Термин же этот, в эпоху повсеместного распространения Интернета ставший означать что-то вроде шутки или прикола, чаще всего помещённых на смешной картинке, возник задолго до любых имиджборд, вдали от всякого троллинга.

«Мем» как понятие впервые употребляется Ричардом Докинзом, английским эволюционным биологом, в 1976 году.
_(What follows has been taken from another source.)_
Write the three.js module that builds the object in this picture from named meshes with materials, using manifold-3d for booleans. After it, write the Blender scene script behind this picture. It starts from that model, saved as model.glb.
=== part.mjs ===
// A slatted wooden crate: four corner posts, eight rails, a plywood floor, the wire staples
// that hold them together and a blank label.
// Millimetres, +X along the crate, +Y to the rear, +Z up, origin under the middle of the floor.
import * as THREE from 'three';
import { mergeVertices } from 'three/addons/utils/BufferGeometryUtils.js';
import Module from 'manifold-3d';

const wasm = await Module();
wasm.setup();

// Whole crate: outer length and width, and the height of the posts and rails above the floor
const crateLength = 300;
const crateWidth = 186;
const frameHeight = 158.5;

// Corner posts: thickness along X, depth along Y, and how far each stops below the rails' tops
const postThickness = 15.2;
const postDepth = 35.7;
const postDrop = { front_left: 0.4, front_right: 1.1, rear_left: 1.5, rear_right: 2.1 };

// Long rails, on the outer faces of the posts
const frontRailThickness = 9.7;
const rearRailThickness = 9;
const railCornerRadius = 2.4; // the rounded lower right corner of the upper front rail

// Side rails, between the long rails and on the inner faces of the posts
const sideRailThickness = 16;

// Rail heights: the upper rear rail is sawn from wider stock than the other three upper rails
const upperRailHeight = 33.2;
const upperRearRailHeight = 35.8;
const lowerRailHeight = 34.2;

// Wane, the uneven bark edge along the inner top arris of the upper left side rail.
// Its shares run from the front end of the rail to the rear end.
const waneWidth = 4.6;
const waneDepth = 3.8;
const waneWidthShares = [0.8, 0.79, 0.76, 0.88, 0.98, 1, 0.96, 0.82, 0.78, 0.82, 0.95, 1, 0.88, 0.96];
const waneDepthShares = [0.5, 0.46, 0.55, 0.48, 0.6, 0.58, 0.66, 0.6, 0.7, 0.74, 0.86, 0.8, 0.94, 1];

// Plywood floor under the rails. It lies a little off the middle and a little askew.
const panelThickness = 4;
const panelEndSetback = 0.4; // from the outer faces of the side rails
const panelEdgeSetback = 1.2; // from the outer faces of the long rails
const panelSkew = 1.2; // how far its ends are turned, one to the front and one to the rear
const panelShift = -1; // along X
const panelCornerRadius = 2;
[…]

В своём научно-популярном труде «Эгоистичный ген» он утверждает, что в фундаменте культуры, в принципах её формы лежат мемы — точно так же, как в основании всякого живого организма, в глубине его сущности пребывают гены.
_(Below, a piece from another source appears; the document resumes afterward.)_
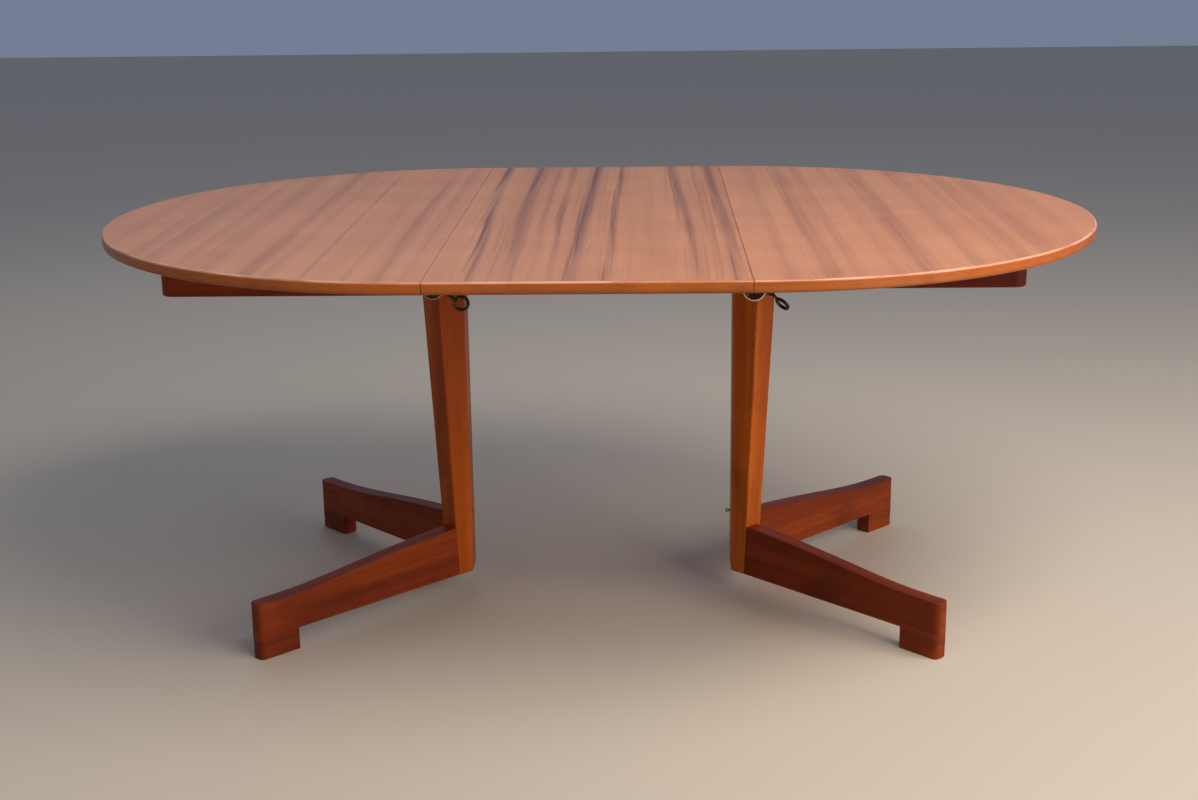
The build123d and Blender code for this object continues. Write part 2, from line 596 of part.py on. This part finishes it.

В преддверии выхода очередного выпуска подкаста «Культурные связи», гостем которого стал совладелец рекламного агентства «Пикчер» Артём Крашенинников, мы в общих чертах попытаемся выяснить, что такое мем, и каков его смысл в нашем существовании.

big

Помимо очевидной игры слов, этот мем примечателен ещё и возможным высмеиванием распространённой ошибки: на портрете здесь изображён вовсе не Кант, а Фридрих Якоби — один из главных его критиков.
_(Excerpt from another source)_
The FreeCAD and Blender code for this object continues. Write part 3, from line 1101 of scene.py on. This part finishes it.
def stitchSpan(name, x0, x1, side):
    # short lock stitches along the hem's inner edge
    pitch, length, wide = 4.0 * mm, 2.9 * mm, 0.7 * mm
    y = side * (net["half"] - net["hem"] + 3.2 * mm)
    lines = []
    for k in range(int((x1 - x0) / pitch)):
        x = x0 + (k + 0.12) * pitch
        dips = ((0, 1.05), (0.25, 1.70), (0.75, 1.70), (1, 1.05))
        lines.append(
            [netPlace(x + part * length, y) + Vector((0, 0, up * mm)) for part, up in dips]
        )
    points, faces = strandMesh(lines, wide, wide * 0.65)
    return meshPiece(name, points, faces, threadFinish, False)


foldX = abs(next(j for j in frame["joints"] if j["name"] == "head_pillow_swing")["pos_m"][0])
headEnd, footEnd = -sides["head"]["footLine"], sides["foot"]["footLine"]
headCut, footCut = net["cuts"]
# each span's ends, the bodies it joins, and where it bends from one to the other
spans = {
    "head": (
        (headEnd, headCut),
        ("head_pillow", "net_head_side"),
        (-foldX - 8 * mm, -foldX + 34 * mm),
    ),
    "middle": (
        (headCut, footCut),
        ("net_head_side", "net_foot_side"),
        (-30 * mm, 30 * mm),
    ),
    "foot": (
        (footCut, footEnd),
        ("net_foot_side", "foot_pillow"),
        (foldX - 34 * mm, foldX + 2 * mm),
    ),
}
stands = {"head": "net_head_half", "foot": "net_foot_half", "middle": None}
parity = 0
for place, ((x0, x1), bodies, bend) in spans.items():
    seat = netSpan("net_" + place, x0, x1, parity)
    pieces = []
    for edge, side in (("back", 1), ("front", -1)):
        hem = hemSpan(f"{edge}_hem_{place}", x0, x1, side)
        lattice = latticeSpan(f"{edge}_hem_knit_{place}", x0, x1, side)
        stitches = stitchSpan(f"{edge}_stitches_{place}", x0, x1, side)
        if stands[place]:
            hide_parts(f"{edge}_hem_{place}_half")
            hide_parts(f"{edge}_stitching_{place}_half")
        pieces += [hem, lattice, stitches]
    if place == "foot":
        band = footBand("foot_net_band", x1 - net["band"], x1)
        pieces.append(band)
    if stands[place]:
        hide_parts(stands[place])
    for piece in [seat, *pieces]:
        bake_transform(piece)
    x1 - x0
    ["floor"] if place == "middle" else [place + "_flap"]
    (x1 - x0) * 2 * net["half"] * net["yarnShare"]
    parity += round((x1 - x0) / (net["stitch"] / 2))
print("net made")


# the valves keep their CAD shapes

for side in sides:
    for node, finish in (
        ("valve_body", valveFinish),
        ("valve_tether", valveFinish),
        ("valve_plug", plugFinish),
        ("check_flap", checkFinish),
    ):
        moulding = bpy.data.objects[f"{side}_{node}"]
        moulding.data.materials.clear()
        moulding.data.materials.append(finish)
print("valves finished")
Но как мемы стали не только единицами культурной материи мира, но и чем-то вроде BOMBARDINO CROCODILO, уле=еле и чипи-чипи-чапа-чапа?

Как мы уже сказали, мем является элементарной частицей культуры — тем, что воспроизводится в ней из места в место, из настоящего в грядущее.

Оказалось, что среди мемов, распространявшихся в Интернете особенно широко и скоро, всяческие шутливые, курьёзные и насмешливые материалы были (и остаются) едва ли не самыми популярными.

Однако в Интернете существует немало прочих записей, также обыкновенно называемых мемами, которые нельзя назвать хоть сколько-то весёлыми.

В самом деле, мем как сущность характеризует отнюдь не наличие юмористических свойств в его содержании или форме, но нечто иное — назовём это отношением происхождения.

Само английское слово «meme», которое в 76-м году предложил публике Докинз, происходит от древнегреческого μίμησις (мимэсис), что по-русски — «подобие».

Нетрудно теперь заметить, что к «мему» прилагаются однокоренные слова: таковы, например, «мимикрия» и «мим». Общее их значение очевидно выражает мысль о подражании одного существа другому, о некоторой несвободе подражающего, его зависимости от подражаемого, а вместе с тем — об их схожести, близости и даже родственности.

Всякий ли мем, стало быть, является подобием чего-то? По всей видимости, да, поскольку каждый из них с необходимостью происходит из явления, гарантирующего мему собственно его «меметичность», то есть то, что требуется понимать, чтобы распознавать мем как мем.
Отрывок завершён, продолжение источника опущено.